Sparrow is administered using the sparrow command-line interface. This command wraps application management, database management, docker-compose orchestration subcommands in a single executable, simplifying basic management tasks. If defined, lab-specific subcommands (e.g. for import scripts) are included as well.

To install the command-line application, symlink the bin/sparrow executable from this repository to somewhere on your path (e.g. sudo ln -s $(pwd)/bin/sparrow /usr/local/bin). Typing sparrow will download and build containers (this will take a long time on initial run) and then show the command's help page:

Usage: sparrow [OPTIONS] COMMAND [ARGS]...

Options:
  --help  Show this message and exit.

Commands:
  config            Print configuration of backend
  create-user       Create an authorized user for the web frontend
  create-views      Recreate views only (without building rest of schema)
  import-earthchem  Import EarthChem vocabularies
  init              Initialize database schema (non-destructive)
  serve             Run a development WSGI server
  shell             Get a Python shell within the application

Docker orchestration commands:
  compose           Alias to docker-compose that respects sparrow config
  db-await          Utility that blocks until database is ready
  db-backup         Backup database to SPARROW_BACKUP_DIR
  db-export         Export database to a binary pg_dump archive
  db-import         Import database from binary pg_dump archive
  db-migration      Generate a changeset against the optimal database schema
  db-tunnel         Tunnel database connection to local port [default: 54321]
  dev-reload        Reload web browser if app is in development mode
  down              Simple wrapper for docker-compose down
  exec              Quick shortcut to docker-compose exec
  psql              Get a psql session to the database
  up                Build containers, start, detach, and follow logs.

Running Sparrow

The Sparrow application can be run using the command sparrow up. In all cases, the environment variable SPARROW_SECRET_KEY must be set before running, but other variables will be set to default values if not provided. Thus, a minimal working Sparrow demo can be run using the following command:

SPARROW_SECRET_KEY="TemporaryKey" sparrow up

This command will spin up a database engine, frontend, backend, and gateway service (details of each service can be found in docker-compose.yaml) and automatically run the sparrow init command to set up database tables. The Sparrow web interface can then be accessed at http://localhost:5002; the API can be found at http://localhost:5002/api.

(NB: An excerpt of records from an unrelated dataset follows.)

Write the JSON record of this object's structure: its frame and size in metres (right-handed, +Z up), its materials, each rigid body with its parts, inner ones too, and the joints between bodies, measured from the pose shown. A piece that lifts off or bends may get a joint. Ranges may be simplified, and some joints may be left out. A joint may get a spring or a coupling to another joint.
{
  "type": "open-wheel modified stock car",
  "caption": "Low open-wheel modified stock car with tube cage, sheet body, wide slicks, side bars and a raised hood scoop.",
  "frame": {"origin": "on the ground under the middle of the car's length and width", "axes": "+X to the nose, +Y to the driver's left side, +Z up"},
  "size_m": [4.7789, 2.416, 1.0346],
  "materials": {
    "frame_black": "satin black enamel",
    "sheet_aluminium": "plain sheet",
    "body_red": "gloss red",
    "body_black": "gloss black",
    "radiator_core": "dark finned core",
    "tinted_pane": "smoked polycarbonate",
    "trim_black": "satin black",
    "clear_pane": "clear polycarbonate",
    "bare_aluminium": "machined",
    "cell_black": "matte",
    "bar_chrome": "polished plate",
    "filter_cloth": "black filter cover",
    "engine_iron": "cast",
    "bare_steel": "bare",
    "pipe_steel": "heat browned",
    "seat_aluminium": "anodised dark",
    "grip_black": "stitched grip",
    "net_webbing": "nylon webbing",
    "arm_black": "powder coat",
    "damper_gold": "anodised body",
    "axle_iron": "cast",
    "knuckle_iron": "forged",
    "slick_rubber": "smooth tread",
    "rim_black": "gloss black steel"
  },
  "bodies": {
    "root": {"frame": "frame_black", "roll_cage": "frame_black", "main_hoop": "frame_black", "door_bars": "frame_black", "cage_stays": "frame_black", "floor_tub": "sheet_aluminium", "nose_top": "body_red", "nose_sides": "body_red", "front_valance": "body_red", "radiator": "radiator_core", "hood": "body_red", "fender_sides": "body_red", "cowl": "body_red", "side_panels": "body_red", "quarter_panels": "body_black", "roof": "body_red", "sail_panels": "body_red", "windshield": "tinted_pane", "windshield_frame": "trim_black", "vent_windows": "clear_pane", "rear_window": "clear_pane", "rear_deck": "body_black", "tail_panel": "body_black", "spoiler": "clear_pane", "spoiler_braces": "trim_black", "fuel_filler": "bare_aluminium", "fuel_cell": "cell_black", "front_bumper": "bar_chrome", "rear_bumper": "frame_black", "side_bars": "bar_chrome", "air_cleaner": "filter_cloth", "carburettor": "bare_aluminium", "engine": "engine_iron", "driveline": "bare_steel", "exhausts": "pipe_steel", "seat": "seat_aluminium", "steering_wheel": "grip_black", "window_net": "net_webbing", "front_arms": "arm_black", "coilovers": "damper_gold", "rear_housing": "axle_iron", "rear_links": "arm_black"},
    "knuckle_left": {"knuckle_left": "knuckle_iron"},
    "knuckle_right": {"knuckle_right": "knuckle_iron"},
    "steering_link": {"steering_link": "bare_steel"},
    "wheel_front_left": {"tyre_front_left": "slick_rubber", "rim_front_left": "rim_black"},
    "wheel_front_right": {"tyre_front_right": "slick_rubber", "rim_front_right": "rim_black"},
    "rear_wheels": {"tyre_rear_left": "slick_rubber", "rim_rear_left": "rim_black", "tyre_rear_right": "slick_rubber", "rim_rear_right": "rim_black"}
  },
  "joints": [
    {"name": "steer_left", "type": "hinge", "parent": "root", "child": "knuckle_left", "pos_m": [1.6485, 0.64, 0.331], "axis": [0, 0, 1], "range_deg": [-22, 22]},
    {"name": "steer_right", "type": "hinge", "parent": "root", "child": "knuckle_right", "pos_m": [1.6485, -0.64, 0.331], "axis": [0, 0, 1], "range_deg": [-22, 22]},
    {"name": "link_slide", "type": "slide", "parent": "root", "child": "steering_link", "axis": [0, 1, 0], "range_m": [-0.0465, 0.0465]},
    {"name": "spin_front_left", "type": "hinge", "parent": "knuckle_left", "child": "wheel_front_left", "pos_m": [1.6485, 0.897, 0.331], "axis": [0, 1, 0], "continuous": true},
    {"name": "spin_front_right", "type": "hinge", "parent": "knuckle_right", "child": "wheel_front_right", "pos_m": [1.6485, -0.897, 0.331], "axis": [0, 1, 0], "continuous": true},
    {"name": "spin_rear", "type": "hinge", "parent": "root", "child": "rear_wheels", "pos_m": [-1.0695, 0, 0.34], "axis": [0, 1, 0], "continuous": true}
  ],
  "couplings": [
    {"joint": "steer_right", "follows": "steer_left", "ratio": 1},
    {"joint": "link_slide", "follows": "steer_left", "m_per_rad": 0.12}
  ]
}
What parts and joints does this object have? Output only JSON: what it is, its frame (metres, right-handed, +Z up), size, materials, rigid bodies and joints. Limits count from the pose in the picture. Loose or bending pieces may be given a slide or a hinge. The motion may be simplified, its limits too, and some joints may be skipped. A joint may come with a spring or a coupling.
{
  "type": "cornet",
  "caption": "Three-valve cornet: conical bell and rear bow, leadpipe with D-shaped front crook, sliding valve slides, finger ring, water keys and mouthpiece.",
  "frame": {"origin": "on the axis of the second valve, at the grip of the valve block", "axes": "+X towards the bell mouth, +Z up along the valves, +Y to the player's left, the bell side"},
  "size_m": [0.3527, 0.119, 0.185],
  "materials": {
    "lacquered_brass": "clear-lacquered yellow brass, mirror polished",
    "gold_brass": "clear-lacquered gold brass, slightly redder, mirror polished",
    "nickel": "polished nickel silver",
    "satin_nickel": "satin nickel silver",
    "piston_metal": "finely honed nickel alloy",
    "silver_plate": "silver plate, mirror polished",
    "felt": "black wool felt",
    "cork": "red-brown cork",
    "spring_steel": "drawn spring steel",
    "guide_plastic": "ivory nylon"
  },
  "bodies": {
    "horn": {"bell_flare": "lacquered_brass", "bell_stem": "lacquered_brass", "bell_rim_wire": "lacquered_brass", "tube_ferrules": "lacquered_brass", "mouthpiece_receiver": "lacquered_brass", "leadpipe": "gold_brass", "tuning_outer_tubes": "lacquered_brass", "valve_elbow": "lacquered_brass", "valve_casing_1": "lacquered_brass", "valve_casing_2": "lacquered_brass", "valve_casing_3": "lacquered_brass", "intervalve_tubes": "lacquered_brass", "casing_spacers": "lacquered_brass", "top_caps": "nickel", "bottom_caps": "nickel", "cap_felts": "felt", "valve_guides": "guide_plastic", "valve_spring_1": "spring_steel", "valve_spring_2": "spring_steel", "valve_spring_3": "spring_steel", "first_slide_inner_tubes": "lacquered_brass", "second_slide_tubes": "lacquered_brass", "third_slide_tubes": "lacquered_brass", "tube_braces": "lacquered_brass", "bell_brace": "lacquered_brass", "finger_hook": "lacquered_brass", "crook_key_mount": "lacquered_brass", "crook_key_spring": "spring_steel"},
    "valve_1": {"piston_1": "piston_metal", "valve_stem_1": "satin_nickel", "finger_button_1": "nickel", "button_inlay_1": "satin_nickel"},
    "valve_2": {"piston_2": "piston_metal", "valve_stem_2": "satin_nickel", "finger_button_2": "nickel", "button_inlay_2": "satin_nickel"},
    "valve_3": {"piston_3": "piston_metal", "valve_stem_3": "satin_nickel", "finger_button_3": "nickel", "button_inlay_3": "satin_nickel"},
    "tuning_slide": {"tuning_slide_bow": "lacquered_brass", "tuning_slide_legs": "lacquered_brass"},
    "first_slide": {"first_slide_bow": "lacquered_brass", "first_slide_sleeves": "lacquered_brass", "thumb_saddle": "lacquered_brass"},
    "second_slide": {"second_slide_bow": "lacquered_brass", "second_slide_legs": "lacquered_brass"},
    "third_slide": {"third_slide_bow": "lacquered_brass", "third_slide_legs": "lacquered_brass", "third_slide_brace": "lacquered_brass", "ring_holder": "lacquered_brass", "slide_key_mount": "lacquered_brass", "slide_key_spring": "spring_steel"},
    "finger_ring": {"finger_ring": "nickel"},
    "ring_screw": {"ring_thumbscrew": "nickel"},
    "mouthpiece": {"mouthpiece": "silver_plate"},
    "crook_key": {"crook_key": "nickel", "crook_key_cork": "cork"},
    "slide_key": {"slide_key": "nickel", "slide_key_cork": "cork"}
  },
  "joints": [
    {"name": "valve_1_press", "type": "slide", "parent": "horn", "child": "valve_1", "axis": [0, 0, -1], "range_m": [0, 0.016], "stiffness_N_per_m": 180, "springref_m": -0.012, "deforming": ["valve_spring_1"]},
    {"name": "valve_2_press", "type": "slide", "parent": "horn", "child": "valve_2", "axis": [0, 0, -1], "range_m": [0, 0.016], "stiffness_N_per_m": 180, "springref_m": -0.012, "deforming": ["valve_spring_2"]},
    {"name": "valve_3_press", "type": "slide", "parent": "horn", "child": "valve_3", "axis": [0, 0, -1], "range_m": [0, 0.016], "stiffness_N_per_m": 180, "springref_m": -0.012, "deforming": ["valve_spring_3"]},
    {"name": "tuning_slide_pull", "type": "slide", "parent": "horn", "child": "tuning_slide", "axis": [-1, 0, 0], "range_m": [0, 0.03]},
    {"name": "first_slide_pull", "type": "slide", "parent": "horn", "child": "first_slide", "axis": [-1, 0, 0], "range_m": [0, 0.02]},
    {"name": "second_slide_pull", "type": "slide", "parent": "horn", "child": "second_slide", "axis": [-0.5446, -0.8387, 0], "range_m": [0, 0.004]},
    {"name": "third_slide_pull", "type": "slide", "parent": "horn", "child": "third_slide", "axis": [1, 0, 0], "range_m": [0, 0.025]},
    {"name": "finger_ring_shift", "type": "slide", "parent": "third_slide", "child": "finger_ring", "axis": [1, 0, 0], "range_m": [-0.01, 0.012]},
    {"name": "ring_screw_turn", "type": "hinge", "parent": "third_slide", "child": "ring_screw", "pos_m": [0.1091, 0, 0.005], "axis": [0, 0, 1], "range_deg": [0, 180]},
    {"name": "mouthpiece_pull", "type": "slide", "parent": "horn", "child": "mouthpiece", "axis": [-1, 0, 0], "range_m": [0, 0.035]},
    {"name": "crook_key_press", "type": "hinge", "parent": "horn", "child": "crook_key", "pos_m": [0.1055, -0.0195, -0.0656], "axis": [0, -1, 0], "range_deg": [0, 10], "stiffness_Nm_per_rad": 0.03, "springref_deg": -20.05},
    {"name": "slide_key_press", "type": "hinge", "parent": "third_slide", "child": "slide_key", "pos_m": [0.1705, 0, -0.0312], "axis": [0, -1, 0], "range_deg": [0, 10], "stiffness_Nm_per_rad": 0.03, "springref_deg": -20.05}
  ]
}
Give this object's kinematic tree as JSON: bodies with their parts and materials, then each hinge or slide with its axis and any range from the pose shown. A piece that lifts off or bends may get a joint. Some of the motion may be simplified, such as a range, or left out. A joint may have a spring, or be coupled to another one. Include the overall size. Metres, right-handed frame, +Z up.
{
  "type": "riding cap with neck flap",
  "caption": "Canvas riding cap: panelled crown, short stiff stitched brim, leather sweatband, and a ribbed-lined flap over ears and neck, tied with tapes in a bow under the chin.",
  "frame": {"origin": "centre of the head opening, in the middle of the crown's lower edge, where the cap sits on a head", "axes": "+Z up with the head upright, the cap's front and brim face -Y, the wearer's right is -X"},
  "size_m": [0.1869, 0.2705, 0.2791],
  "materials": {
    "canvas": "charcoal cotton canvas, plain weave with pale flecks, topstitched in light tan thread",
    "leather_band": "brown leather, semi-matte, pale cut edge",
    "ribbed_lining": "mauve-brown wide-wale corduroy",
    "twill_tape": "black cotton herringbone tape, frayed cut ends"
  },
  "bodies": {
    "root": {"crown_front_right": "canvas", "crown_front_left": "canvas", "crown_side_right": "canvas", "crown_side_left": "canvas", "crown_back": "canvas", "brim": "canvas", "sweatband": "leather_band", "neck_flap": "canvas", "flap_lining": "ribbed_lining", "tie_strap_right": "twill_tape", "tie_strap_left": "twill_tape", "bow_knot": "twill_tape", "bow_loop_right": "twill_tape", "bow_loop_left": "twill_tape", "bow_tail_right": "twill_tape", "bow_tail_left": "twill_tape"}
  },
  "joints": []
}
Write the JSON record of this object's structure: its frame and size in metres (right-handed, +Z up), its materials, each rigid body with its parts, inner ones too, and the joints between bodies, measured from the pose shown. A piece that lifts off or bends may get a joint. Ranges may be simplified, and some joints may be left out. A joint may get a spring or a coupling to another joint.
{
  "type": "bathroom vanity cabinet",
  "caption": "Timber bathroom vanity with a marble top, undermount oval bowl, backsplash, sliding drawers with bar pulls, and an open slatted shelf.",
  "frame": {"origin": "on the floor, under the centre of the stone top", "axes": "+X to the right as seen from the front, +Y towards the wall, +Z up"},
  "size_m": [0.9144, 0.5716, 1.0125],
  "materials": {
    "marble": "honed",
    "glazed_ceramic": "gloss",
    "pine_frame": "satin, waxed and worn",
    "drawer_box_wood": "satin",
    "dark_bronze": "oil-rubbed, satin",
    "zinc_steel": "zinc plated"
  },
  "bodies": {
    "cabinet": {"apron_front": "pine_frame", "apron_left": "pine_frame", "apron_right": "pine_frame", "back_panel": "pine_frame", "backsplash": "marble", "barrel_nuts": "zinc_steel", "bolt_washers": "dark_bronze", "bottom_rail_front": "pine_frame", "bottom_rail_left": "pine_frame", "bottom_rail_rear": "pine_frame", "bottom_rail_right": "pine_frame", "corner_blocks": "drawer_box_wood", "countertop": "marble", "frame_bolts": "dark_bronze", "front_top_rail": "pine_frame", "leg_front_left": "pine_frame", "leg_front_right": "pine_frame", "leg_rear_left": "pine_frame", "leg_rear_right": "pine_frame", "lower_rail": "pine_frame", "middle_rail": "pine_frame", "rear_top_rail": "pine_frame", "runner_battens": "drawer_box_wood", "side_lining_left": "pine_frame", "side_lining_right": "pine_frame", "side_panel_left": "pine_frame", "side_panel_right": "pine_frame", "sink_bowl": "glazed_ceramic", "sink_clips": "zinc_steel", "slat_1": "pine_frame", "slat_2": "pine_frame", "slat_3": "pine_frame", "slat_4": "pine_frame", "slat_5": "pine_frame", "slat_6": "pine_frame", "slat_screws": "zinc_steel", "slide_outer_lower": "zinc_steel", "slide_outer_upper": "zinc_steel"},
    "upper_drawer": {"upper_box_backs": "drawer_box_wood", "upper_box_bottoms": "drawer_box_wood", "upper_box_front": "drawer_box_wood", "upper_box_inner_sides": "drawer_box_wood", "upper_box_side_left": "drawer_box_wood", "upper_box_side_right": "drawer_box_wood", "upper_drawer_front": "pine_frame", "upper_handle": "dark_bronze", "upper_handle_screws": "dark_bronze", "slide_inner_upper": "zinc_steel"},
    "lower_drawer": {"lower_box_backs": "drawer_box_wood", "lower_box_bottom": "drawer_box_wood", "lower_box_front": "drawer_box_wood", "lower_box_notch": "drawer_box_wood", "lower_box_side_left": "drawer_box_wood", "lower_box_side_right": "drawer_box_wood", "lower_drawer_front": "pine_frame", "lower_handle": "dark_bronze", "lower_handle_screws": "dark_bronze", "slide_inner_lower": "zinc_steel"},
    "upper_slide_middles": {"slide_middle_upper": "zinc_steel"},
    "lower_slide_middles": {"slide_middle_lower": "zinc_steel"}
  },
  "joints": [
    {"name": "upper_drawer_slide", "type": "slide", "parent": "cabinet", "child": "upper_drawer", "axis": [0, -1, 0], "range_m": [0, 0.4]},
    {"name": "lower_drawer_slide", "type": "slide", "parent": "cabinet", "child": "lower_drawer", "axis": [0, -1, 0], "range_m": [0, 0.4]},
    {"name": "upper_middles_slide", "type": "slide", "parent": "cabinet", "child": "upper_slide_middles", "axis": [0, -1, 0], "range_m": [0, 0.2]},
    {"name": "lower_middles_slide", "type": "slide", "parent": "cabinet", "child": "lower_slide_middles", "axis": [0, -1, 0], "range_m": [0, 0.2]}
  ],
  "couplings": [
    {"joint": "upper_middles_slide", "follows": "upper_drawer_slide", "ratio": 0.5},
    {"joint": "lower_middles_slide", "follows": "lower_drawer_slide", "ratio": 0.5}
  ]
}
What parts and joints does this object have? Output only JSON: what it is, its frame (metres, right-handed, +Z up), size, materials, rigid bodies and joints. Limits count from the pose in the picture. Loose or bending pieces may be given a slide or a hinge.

Configuring the application

Sparrow is configured using a shell script that exports environment variables to customize the Sparrow installation. An example of this script is shown in sparrow-config.sh.example. While not required (environment variables can be set externally), this approach is strongly preferred.

At runtime, the sparrow application finds a configuration file by searching upwards from the current directory until the first file named sparrow-config.sh is found. Alternatively, the location of the configuration file can be set using the SPARROW_CONFIG environment variable. This will allow the sparrow command to be run from anywhere on the system.

Creating a user

On navigating to the web interface for the first time, you will not be logged in — indeed, no user will exist! To create a user, run the sparrow create-user command and follow the prompts. There should be a single row in the user table after running this command. Note: the SPARROW_SECRET_KEY environment variable is used to encrypt passwords, so make sure this value is kept consistent through the lifetime of the application.

Inspecting the running application

Several sparrow subcommands allow inspection of the running Sparrow application:

  • sparrow psql allows interaction with the Sparrow database using the standard psql management tool that ships with PostgreSQL.
  • sparrow db-tunnel exposes the PostgreSQL database engine on localhost port 54321 (database sparrow, user postgres). This is useful for schema introspection and data management using GUI tools such as Postico.
  • sparrow shell creates a Python shell within the application, allowing inspection of the API server runtime.
  • sparrow config prints the API server configuration.
  • sparrow compose config prints the docker-compose configuration in use for running the containerized application.

Local development

In certain situations, development on your local machine can be easier than working with a containerized version of the application. However, configuration bugs will be more likely, as this setup is not tested.

You must have several dependencies installed:

  • PostgreSQL v11/PostGIS (the database system)
  • Python >= 3.7
  • Node.js~> 11

It is recommended that you work in a Python virtual environment.

When developing locally, the sparrow-config.sh file is not used, and the frontend and backend must be configured directly. Orchestration and database management commands from the sparrow command-line interface are also unavailable; these could be implemented separately from the Docker versions of the commands if there is demand.

Environment variables index

  • SPARROW_SECRET_KEY="very secret string": A secret key used for management of passwords. Set this in your LOCAL environment (it will be copied to the Docker runtime as needed). It is the only variable required to get up and running with a basic Dockerized version.
  • SPARROW_BACKEND_CONFIG="<path>": Location of .cfg files containing data.
  • SPARROW_CONFIG_JSON="<path>": Location of .json file containing frontend configuration. This can be manually generated, but is typically set to the output of sparrow config. It is used when the frontend and backend are on isolated systems (i.e. when running using Docker).

Development vs. production

In the current beta implementation of this server, the frontend and backend server currently both run only in development mode — changes to the code are compiled in real time and should be available upon browser reload. This will be disabled in the future with a SPARROW_ENV=<development,production> environment variable that will default to production and disable development-focused features such as live code reloading and sourcemaps for performance and security.